Scope and Objectives of the Social Audit
Social Audit is a transparent process to measure and report the social objectives of the CSR project. It is expected to identify inconsistencies between agreed objectives and the final implementation of the CSR project.
It will aid Companies to understand the current impact and limitations to expected impact. It will also provide multi-stakeholder perception of CSR projects and inputs to the CSR policy. Internally, it helps ensure greater verifiability of data and accountability.
It’s important to have strict and accurate monitoring and evaluation plan as part of any successful project implementation and CSR projects are no exception. It not only helps to be assured of implementation of policies as planned but also helps address intense public scrutiny and legal compliance. Social Audit helps:
Track, assess and report the progress of the sponsored project and undertake course corrections.
Facilitates CSR team to understand how each stakeholder has met assigned responsibilities.
Assist CSR Sub-Committee plan and execute CSR activities in a transparent and fair way.
Assess the capabilities of implementing partners and plan future CSR projects based on their strengths.
The auditing process may be conducted internally by the donor company. However, it is advisable to have conducted by an outside consultant or agency to reduce biases. Social Auditor could be a not for profit organization or a private entity specialized in conducting social audits. It is a matter of fact that the financial audit conducted an outside auditor will brings credibility to the evaluation. The credibility is essential if the donation tranches are subject to audit reports.
It would be appropriate to hire an agency that has worked with United Nation bodies or World Bank or large scale organization that has undertaken impact assessments as they have one of the strongest and detailed social audit tools in built in to undertake audits. The audit report also helps in drafting Board of Directors report in compliance to the Company’s Act, 2013 and an integral of part of company’s annual report devoted to social responsibility activities.
Social Audit Report
The donor company may decide to have a framework of the social audit report with some of the following components:
Context of the social audit
Techniques of analysis
Status of social accounting and book keeping
Perception of the Company and implementing stakeholders
Perception of the beneficiaries
Summary and conclusion
Implications for policy, program and implementation
The essentials for an unbiased social audit lies with the company sharing as much information about the project with the social auditor such as, CSR policy, background of the project, objectives, agreed milestones and budget allocations. The Social Auditor will use a mixture of techniques that will facilitate the researcher in capturing both quantitative and qualitative information. The Social Auditor will also verify books with respect to the specific CSR project vis-à-vis sanctioned budget.

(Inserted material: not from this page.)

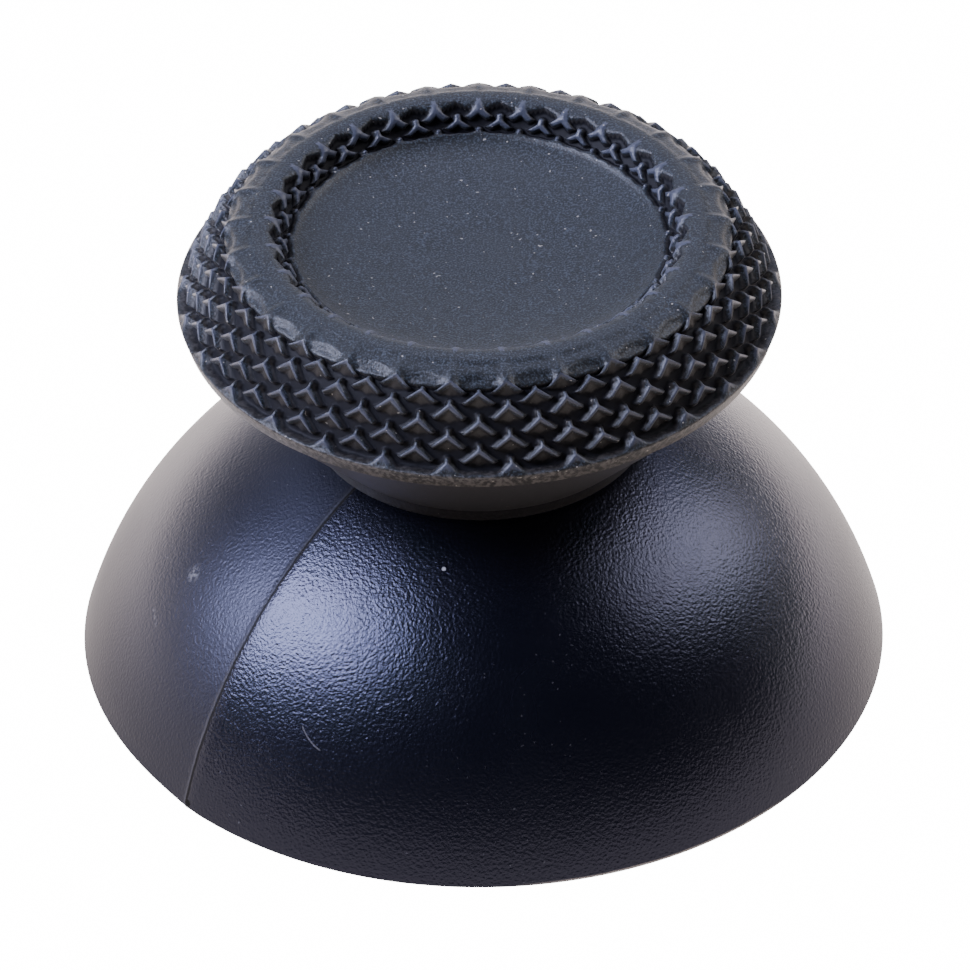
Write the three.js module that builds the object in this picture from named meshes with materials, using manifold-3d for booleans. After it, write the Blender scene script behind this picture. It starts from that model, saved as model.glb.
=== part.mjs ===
// Thumbstick cap of a game controller: a hard plastic dome, with a post on its inside
// that takes the stick's shaft, and a soft grip moulded over the head on top of it.
// Millimetres, +Z up, the origin in the middle of the rim that the cap stands on.
// Angles run round +Z from the front, -Y, towards +X.
import * as THREE from 'three';
import { mergeGeometries, mergeVertices } from 'three/addons/utils/BufferGeometryUtils.js';
import Module from 'manifold-3d';

// Dome
const rimRadius = 12.28;
const domeRise = 9.37; // height that the dome would have at its middle
const domeWall = 1.2;
const rimChamfer = 0.04;

// Post and its socket, a round hole with two flats for the stick's shaft
const postRadius = 3.5;
const postEndHeight = 0.8; // above the rim
const postChamfer = 0.25;
const postFillet = 0.7; // where the post meets the dome
const socketRadius = 2.05;
const socketAcrossFlats = 3.1;
const socketDepth = 6.8;
const socketLeadIn = 0.3;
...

In the context of managing of large scale projects, it’s time that the CSR personnel have to level-up their conceptual clarity in differentiating traditional ways of monitoring and evaluation vis-a-vis social audit practices for better project management. It is essential for every CSR personnel to understand the significance of Social Audit in the context of managing CSR projects.
It also helps in providing timely project updates to CSR Sub-Committee, senior management and inputs to CSR policy. Snippets from the Social Audit report are an excellent way of updating internal communication channels. It’s time to incorporate CSR project proposals with built-in components for regular tracking, monitoring and reporting for successful social development projects.
Disclaimer: The views and opinions expressed in the article are solely of the author in personal capacity and do not in any way represent views of any institution, entity or organization that the author may have been associated with.